L.’s introduction, written in 1998 responds to recent work, especially to Paschoud’s introduction to his Budé edition of 1996. While Paschoud followed the communis opinio and determines the date on the basis of parallels with other late fourth century literature, and assumes one key source, Nicomachus Flavianus, that must date to the 390s, L. asserts that these parallels are too imprecise to prove direct intertextual connection (and, of course, that the dependence upon the lost work of Nicomachus is an unproven assumption). What he applauds in Paschoud’s work is the stress upon a western senatorial outlook in the collection as a whole. For L. the biographies reflect precisely this view, and the key feature of the work is the absence of serious religious antagonism. It is the religious aspect that leads him to think that the work must fall somewhere around 330. To place such emphasis on the treatment of religion (especially Christianity) is problematic. One need look no further than Ammianus Marcellinus to find an author of the 390s who could write a history of the fourth century that avoided overt polemic. Even if one accepts T.D. Barnes’ recent assertion that the systematic avoidance of Christianity is a form of polemic in itself, L.’s notion that a pagan writer must offer overt commentary on Christianity by the end of the fourth century is not convincing.3 The interesting feature of Barnes’ work, which bears close, if accidental, connection to important trends in feminism and postcolonialism, is the notion that failure to engage a subject in its own terms is a form of repression. L.’s reading of religion in the Historia Augusta can be taken in exactly the same way, suggesting that suppression was a deliberate strategy on the part of the author. Otherwise, one could read his analysis as confirmation of the point best represented in John Matthews’ splendid book on Ammianus, that it was possible for a reasonable person to think that polytheist and Christian could coexist without the need for conflict and that he could find aspects of Julian’s religious policy, and of some Christian behavior, equally problematic.4 L.’s dating is based on just the same sort of a priori argument that he is an astute critic of in others. What L. does not deal with is the foundation of Dessau’s case for a date c. 400, that the bogus prosopography of the lives bespeaks the late rather than early fourth century.

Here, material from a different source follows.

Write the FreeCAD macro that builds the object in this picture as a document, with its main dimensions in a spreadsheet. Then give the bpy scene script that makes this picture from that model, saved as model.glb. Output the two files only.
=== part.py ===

Even if one does not want to follow L.’s approach, it must be admitted that he raises serious questions about some of the arguments contributing to the communis opinio that the Historia Augusta dates to the period c. 400. The brief note reprinted from Historia 41 (1992) on possible allusions to the De Rebus Bellicis at various points in the Historia Augusta is a fine sample of L.’s overall approach. What was might be taken as an allusion to a text is shown rather to be a reference to a policy that spans the course of the century. Likewise, L. is surely correct in criticizing the reasoning that lies behind an effort to identify the figure of Misitheus (Timesitheus) with Stilicho on the grounds that the problem of “kinderkaisertums” was much on people’s minds after the death of Theodosius. As he rightly notes, it was a problem for Herodian, and may well have been something of an issue for Diocletian. In a much earlier article (1972) L. undermined Alföldy’s view that the narrative of Aurelian’s campaign against the Goths in Italy “must be” a response to Radagaisus’ invasion of Italy in 407. Inflated numbers for barbarians and reference to ritual, characteristics of the Historia Augusta passage ( V. Aur. 18-19) are sufficiently commonplace that an effort to see a direct allusion to an event of the early fifth century is unnecessary, and this objection might reasonably be extended to Paschoud’s belief that the reference here is to the controversy over the altar of Victory in 384.5
If one is not simply interested in arguments about the date of the Historia Augusta, one can turn to this volume for some good work on Pertinax, Maximinus Thrax (L. is the author of a massive commentary on the Historia Augusta biography) and on the reign of Constantine. Despite the reservations mentioned earlier, this is a collection that repays reading, and it is useful to have these essays collected in one place.
Notes
1. J.-P. Callu, ed. Histoire Auguste, 1.1, Introduction générale, vies d’Hadrien, Aelius, Antonin (Paris, 1992); R. Turcan ed., Histoire Auguste: 3.1, Vies de Macrin, Diaduménien, Héliogabale (Paris, 1993); F. Paschoud ed. Histoire Auguste 5.1, Vies d’Aurélien et de Tacite (Paris, 1996).
2. A. Chastagnol, Histoire Auguste (Paris, 1994).
3. T.D. Barnes, Ammianus Marcellinus and the Representation of Historical Reality (Ithaca, 1998), 79-94 (with full reference to other discussions).
4. J.F. Matthews, The Roman Empire of Ammianus (London, 1989), 435-51.
5. F. Paschoud, “Raisonnements providentialistes dans l’Histoire Auguste,” BHAC 1977/78 (Bonn, 1980), 173-8 and Paschoud ed. Histoire Auguste: vies d’Aurélien et de Tacite, 123.